The exercise: Copy every entry precisely.

Extracted information:
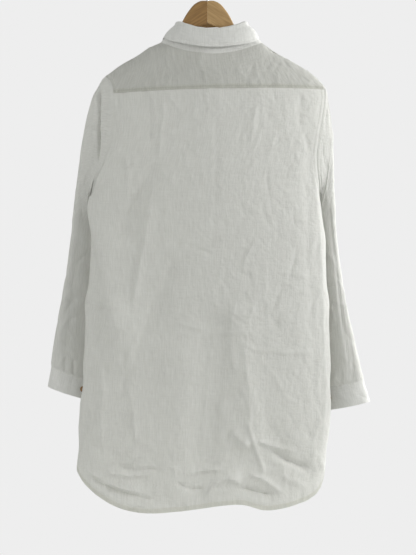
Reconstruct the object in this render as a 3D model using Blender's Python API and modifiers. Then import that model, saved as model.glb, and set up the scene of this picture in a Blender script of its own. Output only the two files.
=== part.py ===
"""A linen shirt dress on a wooden hanger, in metres with +Z up.

The origin is the inside of the hook's top, where a rail carries it. The garment's back faces -Y and
its front faces +Y, so +X is the wearer's right. All tables and named sizes are in millimetres, and
MM turns them into metres where a mesh is made.
"""

import math
from typing import NamedTuple

import bmesh
import bpy
import numpy as np
from mathutils import Matrix, Vector

MM = 0.001

# Cloth walls and seams
CLOTH = 1.2
BAND_CLOTH = 1.8
SEAM_GAP = 0.3
SHEET_GAP = 0.9

# Rows and columns of the walls
SHOULDER_SEGMENTS = 5
NECK_SEGMENTS = 10
YOKE_SEGMENTS = 6
ARMHOLE_SEGMENTS = 6
SIDE_SEGMENTS = 15
MIDDLE_SEGMENTS = 11
HALF_FRONT_SEGMENTS = 3
EDGE_SEGMENTS = 6
EDGE_ZONE = 40.0
EVEN_ZONE = 25.0
NOMINAL_WIDTH = 450.0

# Hanger
HANGER_TILT = math.radians(0.6)
HANGER_HALF_THICKNESS = 6.0
HANGER_SECTION_SIDES = 14
ARM_SWEEP = 28.0
SWEEP_REACH = 200.0
HOOK_WIRE = 4.0
HOOK_INNER_RADIUS = 19.0
HOOK_STEM_TOP = -47.0

# Shoulders and neck
RIDGE_RADIUS = 9.0
RIDGE_SLANT = 0.9
NECK_BACK_DROP = 25.0
NECK_FRONT_DROP = 65.0
NECK_FRONT_ROUNDNESS = 2.0
NECK_FRONT_FLAT = 0.12
YOKE_SEAM_LEFT = -233.0
YOKE_SEAM_RIGHT = -223.0

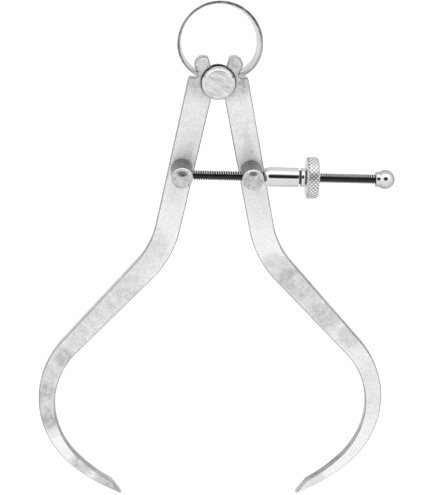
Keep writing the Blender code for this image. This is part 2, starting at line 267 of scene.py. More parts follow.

Output of the task:
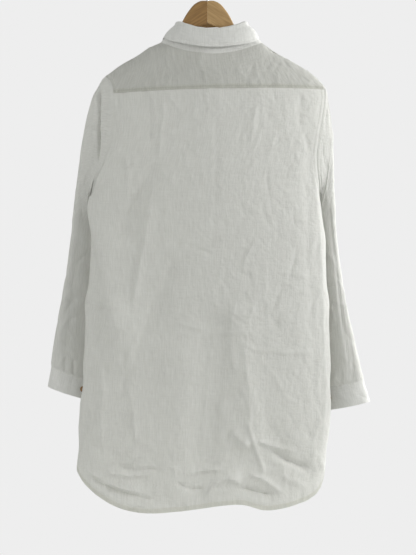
Reconstruct the object in this render as a 3D model using Blender's Python API and modifiers. Then import that model, saved as model.glb, and set up the scene of this picture in a Blender script of its own. Output only the two files.
=== part.py ===
"""A linen shirt dress on a wooden hanger, in metres with +Z up.

The origin is the inside of the hook's top, where a rail carries it. The garment's back faces -Y and
its front faces +Y, so +X is the wearer's right. All tables and named sizes are in millimetres, and
MM turns them into metres where a mesh is made.
"""

import math
from typing import NamedTuple

import bmesh
import bpy
import numpy as np
from mathutils import Matrix, Vector

MM = 0.001

# Cloth walls and seams
CLOTH = 1.2
BAND_CLOTH = 1.8
SEAM_GAP = 0.3
SHEET_GAP = 0.9

# Rows and columns of the walls
SHOULDER_SEGMENTS = 5
NECK_SEGMENTS = 10
YOKE_SEGMENTS = 6
ARMHOLE_SEGMENTS = 6
SIDE_SEGMENTS = 15
MIDDLE_SEGMENTS = 11
HALF_FRONT_SEGMENTS = 3
EDGE_SEGMENTS = 6
EDGE_ZONE = 40.0
EVEN_ZONE = 25.0
NOMINAL_WIDTH = 450.0

# Hanger
HANGER_TILT = math.radians(0.6)
HANGER_HALF_THICKNESS = 6.0
HANGER_SECTION_SIDES = 14
ARM_SWEEP = 28.0
SWEEP_REACH = 200.0
HOOK_WIRE = 4.0
HOOK_INNER_RADIUS = 19.0
HOOK_STEM_TOP = -47.0

# Shoulders and neck
RIDGE_RADIUS = 9.0
RIDGE_SLANT = 0.9
NECK_BACK_DROP = 25.0
NECK_FRONT_DROP = 65.0
NECK_FRONT_ROUNDNESS = 2.0
NECK_FRONT_FLAT = 0.12
YOKE_SEAM_LEFT = -233.0
YOKE_SEAM_RIGHT = -223.0

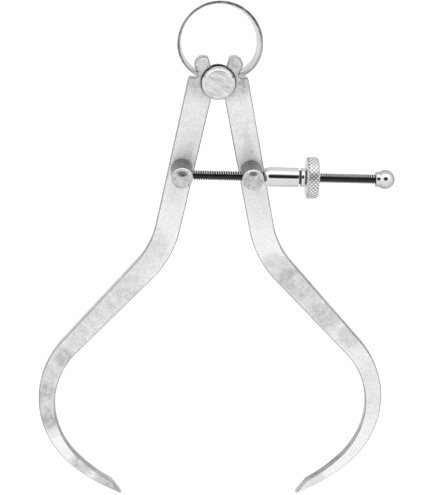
Keep writing the Blender code for this image. This is part 2, starting at line 267 of scene.py. More parts follow.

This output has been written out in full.